> **AIM OF THE TASK**
Copy the data exactly from the line that contains "cutters += [chip_cutter(name, *sizes)" through the line that contains "bpy.context.scene.collection.objects.link(empty)", keeping both end lines and leaving out everything else.

> **DATASET RECORDS**

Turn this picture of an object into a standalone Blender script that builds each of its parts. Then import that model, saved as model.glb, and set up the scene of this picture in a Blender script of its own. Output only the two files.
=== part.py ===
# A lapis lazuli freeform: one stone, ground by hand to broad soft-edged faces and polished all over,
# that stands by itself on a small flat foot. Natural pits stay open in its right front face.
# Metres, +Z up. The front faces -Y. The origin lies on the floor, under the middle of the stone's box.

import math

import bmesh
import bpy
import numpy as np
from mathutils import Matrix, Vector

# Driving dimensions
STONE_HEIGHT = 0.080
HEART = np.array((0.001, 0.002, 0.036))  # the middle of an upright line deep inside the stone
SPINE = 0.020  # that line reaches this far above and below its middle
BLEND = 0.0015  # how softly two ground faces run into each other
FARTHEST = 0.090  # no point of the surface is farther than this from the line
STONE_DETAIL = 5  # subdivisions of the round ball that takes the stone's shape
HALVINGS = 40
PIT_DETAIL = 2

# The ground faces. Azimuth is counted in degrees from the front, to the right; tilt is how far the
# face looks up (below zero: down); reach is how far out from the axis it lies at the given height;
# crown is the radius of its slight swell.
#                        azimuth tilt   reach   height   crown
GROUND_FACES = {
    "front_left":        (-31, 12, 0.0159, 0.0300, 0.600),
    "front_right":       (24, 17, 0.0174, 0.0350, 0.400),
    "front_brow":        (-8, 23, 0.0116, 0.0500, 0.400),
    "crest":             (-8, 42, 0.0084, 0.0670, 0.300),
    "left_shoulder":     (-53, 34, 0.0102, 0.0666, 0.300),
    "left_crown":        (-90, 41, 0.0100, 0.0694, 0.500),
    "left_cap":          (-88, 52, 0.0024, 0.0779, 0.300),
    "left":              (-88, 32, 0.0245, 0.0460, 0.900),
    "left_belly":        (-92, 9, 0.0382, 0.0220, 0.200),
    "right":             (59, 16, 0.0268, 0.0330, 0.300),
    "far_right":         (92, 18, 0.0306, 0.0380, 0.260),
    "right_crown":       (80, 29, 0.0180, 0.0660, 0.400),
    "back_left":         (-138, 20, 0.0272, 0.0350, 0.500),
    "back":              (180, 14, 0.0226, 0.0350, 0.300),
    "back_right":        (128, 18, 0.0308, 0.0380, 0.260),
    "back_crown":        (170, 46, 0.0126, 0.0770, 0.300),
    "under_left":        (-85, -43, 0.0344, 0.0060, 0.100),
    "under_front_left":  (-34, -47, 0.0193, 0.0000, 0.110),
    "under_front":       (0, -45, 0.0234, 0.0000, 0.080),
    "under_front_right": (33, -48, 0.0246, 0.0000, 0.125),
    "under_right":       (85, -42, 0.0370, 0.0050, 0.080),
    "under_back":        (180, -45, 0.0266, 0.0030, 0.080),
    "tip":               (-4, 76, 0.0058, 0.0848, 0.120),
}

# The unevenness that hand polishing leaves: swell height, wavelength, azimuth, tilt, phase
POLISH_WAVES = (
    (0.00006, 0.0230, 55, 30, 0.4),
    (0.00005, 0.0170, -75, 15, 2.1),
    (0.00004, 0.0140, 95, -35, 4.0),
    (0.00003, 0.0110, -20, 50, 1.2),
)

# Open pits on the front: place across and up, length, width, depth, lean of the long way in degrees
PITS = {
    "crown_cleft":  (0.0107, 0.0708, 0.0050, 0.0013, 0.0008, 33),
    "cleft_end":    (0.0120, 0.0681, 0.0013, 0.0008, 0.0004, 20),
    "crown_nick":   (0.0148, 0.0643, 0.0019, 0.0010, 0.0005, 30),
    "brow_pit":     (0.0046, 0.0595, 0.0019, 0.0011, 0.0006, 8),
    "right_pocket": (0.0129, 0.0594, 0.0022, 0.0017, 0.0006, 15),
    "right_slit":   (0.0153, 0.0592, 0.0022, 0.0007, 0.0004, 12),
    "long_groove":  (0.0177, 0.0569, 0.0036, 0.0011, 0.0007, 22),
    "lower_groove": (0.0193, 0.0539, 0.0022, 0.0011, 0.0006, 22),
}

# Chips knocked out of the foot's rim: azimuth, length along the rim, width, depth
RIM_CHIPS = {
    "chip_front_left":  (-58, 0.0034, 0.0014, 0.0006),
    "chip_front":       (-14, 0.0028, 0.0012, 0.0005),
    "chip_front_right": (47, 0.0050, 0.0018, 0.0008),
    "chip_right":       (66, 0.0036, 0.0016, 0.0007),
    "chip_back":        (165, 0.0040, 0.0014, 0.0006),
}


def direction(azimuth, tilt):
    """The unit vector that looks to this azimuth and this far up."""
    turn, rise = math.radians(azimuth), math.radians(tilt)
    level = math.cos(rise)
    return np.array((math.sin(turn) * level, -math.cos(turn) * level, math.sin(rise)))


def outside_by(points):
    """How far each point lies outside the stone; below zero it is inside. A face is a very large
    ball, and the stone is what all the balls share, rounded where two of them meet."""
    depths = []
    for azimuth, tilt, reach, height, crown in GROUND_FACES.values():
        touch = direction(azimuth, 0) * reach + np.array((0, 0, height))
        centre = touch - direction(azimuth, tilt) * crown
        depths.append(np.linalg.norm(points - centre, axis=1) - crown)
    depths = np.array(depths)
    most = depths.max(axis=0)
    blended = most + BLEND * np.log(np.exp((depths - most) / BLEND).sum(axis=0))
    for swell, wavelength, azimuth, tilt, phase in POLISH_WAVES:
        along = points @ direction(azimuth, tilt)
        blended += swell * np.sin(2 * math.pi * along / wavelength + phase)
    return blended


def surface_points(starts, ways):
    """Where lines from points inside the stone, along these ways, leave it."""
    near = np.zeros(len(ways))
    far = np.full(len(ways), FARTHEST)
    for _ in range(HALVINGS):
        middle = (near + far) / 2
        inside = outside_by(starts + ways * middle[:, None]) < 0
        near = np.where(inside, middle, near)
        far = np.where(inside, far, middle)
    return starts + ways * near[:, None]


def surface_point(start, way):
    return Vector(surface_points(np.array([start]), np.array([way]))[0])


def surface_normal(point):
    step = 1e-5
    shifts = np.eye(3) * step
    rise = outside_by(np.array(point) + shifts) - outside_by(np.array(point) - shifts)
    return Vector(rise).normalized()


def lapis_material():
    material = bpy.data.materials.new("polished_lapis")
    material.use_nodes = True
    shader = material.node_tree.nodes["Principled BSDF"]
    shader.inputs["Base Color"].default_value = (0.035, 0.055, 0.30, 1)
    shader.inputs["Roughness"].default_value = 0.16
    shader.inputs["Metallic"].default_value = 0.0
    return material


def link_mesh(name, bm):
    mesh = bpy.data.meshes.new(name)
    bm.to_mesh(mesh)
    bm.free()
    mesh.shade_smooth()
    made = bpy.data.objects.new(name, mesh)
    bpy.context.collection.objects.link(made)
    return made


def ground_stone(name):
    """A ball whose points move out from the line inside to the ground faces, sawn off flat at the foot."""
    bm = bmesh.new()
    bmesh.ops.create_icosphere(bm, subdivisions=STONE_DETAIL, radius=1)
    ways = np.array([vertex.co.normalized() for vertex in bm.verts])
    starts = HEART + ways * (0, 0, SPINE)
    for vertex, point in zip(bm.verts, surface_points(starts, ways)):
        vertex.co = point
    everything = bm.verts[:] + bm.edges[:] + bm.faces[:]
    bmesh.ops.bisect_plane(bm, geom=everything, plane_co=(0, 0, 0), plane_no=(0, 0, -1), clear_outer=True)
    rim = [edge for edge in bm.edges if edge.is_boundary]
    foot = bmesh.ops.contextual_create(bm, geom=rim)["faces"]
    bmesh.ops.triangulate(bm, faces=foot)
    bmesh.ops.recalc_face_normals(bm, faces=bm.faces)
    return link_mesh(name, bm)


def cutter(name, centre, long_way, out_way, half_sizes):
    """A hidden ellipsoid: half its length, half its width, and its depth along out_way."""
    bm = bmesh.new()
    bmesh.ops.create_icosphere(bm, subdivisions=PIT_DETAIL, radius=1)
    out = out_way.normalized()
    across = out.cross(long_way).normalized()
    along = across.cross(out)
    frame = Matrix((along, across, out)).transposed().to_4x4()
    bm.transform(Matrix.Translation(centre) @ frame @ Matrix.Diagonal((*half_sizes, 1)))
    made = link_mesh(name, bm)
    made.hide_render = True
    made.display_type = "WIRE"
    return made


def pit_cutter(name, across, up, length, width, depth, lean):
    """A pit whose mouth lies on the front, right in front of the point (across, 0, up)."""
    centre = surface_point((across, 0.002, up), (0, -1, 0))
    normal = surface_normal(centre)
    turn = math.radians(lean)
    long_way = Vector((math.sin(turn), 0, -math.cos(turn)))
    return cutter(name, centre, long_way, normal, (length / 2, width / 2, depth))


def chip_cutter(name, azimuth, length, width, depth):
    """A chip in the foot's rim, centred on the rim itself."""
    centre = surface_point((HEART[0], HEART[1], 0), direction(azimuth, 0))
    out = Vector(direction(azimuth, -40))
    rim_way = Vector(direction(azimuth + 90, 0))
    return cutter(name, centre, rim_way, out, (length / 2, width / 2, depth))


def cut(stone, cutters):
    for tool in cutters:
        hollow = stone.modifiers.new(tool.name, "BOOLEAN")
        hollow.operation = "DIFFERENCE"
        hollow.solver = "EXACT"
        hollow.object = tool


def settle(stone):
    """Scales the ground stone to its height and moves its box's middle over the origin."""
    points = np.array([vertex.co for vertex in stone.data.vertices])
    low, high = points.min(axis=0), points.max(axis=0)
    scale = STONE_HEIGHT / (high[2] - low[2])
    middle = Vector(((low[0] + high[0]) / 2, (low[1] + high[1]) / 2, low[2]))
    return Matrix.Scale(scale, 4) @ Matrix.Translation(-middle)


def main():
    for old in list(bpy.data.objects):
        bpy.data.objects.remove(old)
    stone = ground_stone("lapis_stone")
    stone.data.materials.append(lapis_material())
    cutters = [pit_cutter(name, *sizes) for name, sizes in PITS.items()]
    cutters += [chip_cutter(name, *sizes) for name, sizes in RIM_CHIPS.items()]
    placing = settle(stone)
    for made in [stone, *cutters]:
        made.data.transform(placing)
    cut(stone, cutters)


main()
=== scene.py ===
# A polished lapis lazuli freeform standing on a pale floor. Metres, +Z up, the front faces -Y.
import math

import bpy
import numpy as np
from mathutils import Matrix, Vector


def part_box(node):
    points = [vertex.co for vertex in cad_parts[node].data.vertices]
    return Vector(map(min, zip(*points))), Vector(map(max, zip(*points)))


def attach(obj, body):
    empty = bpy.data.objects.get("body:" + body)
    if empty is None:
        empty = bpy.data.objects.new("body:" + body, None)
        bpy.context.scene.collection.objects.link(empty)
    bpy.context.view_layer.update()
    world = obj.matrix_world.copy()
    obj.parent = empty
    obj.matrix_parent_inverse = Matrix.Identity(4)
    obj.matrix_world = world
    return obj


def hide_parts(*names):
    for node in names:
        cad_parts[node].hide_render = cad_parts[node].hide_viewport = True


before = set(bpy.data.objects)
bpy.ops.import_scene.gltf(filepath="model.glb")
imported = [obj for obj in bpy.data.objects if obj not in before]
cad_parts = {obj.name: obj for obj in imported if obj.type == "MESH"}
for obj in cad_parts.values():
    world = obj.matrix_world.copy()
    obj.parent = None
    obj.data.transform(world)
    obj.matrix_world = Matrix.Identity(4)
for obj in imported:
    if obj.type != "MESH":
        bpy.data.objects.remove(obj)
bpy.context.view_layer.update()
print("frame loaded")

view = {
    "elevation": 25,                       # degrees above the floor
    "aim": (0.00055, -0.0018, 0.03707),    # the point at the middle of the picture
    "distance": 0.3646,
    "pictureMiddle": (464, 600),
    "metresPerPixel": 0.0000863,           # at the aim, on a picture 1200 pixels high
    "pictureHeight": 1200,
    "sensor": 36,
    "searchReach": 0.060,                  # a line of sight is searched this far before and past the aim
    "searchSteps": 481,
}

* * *

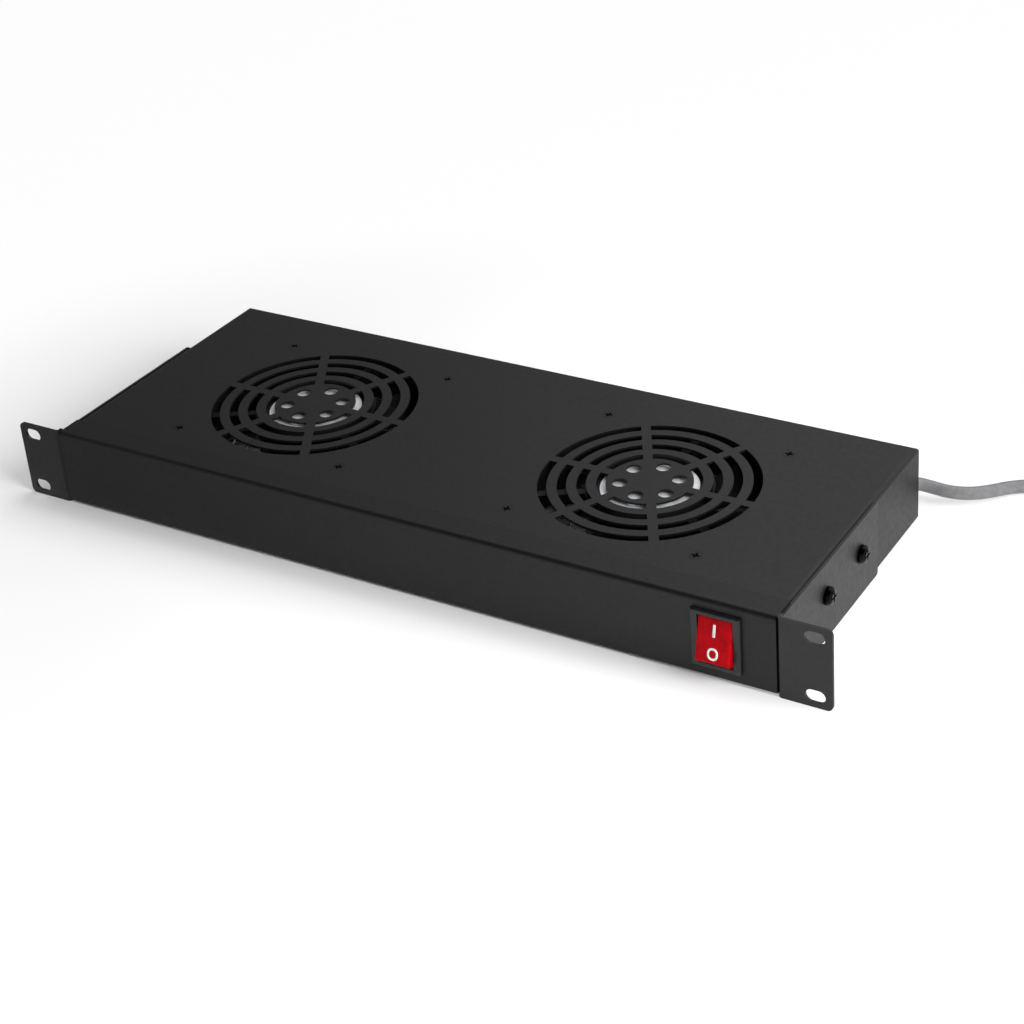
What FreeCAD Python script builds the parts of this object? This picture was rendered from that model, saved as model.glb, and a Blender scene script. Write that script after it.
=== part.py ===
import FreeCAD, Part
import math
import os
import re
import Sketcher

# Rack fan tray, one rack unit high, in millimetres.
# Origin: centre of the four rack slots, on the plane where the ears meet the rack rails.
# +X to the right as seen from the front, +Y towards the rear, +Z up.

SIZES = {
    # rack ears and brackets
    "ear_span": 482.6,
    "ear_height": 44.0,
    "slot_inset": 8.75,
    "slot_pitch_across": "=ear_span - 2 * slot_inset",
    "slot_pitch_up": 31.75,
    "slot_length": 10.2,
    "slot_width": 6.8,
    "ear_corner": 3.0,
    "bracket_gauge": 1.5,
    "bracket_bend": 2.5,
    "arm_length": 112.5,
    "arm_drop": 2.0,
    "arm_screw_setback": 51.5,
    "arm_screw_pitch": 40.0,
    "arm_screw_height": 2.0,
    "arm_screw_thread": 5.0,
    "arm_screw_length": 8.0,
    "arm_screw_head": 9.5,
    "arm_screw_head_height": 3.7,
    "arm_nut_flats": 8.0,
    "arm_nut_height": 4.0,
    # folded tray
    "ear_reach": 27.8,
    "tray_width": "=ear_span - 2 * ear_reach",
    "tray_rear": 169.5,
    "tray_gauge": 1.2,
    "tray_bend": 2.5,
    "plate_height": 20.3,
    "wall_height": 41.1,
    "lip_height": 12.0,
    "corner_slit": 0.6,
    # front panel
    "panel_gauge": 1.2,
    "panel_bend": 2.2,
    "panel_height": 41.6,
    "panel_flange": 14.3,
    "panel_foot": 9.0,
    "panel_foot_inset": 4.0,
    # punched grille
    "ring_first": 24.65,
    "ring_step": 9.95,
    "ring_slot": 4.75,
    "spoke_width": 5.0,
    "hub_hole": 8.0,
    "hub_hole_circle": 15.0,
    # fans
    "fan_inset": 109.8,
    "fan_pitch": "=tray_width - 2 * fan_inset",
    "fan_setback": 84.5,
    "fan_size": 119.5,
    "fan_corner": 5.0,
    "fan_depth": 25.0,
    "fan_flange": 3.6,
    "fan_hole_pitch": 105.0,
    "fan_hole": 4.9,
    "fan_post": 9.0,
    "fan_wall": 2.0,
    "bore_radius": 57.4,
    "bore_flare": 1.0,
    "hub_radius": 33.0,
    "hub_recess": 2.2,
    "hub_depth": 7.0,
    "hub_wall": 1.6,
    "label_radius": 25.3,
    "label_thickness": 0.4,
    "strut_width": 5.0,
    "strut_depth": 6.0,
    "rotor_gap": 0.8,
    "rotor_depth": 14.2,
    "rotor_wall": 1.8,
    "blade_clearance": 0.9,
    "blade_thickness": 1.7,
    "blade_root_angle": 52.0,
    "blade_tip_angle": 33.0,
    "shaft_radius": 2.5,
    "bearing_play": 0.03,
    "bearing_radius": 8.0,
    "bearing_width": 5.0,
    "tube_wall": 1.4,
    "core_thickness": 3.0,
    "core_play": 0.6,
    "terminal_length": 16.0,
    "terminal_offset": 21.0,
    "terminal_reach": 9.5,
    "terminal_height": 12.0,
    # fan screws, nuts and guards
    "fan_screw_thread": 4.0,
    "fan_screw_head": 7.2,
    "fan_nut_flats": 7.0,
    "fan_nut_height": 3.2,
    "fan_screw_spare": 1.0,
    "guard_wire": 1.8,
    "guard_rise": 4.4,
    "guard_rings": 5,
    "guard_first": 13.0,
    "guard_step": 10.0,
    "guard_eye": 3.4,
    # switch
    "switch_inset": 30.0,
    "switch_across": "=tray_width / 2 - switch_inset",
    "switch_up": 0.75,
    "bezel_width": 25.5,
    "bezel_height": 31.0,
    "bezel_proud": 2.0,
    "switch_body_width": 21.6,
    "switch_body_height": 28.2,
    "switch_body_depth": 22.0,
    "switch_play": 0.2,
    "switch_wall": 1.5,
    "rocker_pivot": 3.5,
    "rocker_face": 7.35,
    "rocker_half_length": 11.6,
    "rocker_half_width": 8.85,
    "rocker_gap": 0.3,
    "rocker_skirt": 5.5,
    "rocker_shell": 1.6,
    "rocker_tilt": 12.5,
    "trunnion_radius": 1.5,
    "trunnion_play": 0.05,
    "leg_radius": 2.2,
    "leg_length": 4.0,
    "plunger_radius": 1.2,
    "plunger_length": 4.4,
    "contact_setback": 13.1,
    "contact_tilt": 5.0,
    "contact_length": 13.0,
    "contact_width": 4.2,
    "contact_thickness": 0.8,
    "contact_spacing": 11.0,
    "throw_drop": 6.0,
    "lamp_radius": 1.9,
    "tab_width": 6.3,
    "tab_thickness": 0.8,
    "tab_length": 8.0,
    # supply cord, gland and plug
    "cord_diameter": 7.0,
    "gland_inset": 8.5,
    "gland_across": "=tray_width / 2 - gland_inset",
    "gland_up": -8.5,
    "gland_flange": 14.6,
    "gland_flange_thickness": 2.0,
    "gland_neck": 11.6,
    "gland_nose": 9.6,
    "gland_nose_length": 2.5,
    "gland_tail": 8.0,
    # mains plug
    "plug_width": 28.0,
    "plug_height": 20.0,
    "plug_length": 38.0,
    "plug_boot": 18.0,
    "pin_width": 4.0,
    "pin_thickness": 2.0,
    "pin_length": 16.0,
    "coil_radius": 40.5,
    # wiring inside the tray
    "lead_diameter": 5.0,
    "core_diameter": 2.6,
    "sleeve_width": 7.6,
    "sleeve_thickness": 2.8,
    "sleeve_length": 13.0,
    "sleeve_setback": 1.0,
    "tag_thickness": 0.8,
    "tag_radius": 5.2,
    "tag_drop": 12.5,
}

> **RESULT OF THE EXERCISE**
    cutters += [chip_cutter(name, *sizes) for name, sizes in RIM_CHIPS.items()]
    placing = settle(stone)
    for made in [stone, *cutters]:
        made.data.transform(placing)
    cut(stone, cutters)


main()
=== scene.py ===
# A polished lapis lazuli freeform standing on a pale floor. Metres, +Z up, the front faces -Y.
import math

import bpy
import numpy as np
from mathutils import Matrix, Vector


def part_box(node):
    points = [vertex.co for vertex in cad_parts[node].data.vertices]
    return Vector(map(min, zip(*points))), Vector(map(max, zip(*points)))


def attach(obj, body):
    empty = bpy.data.objects.get("body:" + body)
    if empty is None:
        empty = bpy.data.objects.new("body:" + body, None)
        bpy.context.scene.collection.objects.link(empty)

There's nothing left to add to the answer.